The core contribution of this thesis is a framework, called ESSAVis (Embedded Systems Safety Aspect Visualizer). This framework visualizes not only some of the safety aspects (e.g. CFT models) of embedded systems, but also helps the engineers and experts in analyzing the system safety critical situations. For this, the framework provides a 2Dplus3D environment in which the 2D represents the graph representation of the abstract data about the safety aspects of the underlying embedded system while the 3D represents the underlying system 3D model. Both views are integrated smoothly together in the 3D world fashion. In order to check the effectiveness and feasibility of the framework and its sub-components, we conducted many studies with real end users as well as with general users. Results of the main study that targeted the overall ESSAVis framework show high acceptance ratio and higher accuracy with better performance using the provided visual support of the framework.

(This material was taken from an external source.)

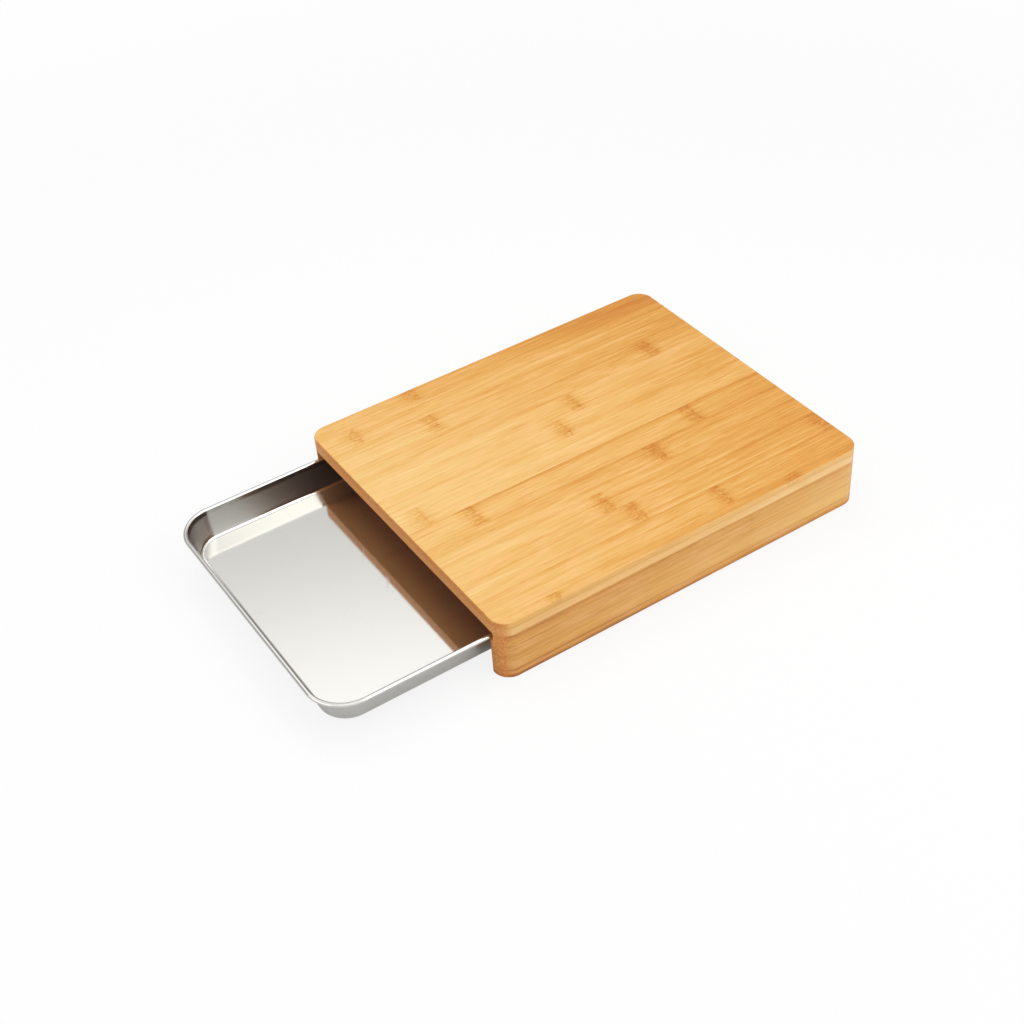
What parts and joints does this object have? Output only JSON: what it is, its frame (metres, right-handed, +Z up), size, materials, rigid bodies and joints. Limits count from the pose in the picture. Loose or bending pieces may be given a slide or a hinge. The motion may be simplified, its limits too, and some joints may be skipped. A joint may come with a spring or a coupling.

The ESSAVis framework has been designed to be compatible with different 3D technologies. This enabled us to use the 3D stereoscopic depth of such technologies to encode nodes attributes in node-link diagrams. In this regard, we conducted an evaluation study to measure the usability of the stereoscopic depth cue approach, called the stereoscopic highlighting technique, against other selected visual cues (i.e., color, shape, and sizes). Based on the results, the thesis proposes the Reflection Layer extension to the stereoscopic highlighting technique, which was also evaluated from the users’ perspectives. Additionally, we present a new technique, called ExpanD (Expand in Depth), that utilizes the depth cue to show the structural relations between different levels of details in node-link diagrams. Results of this part opens a promising direction of the research in which visualization designers can get benefits from the richness of the 3D technologies in visualizing abstract data in the information visualization domain.
Finally, this thesis proposes the application of the ESSAVis frame- work as a visual tool in the educational training process of engineers for understanding the complex concepts. In this regard, we conducted an evaluation study with computer engineering students in which we used the visual representations produced by ESSAVis to teach the principle of the fault detection and the failure scenarios in embedded systems. Our work opens the directions to investigate many challenges about the design of visualization for educational purposes.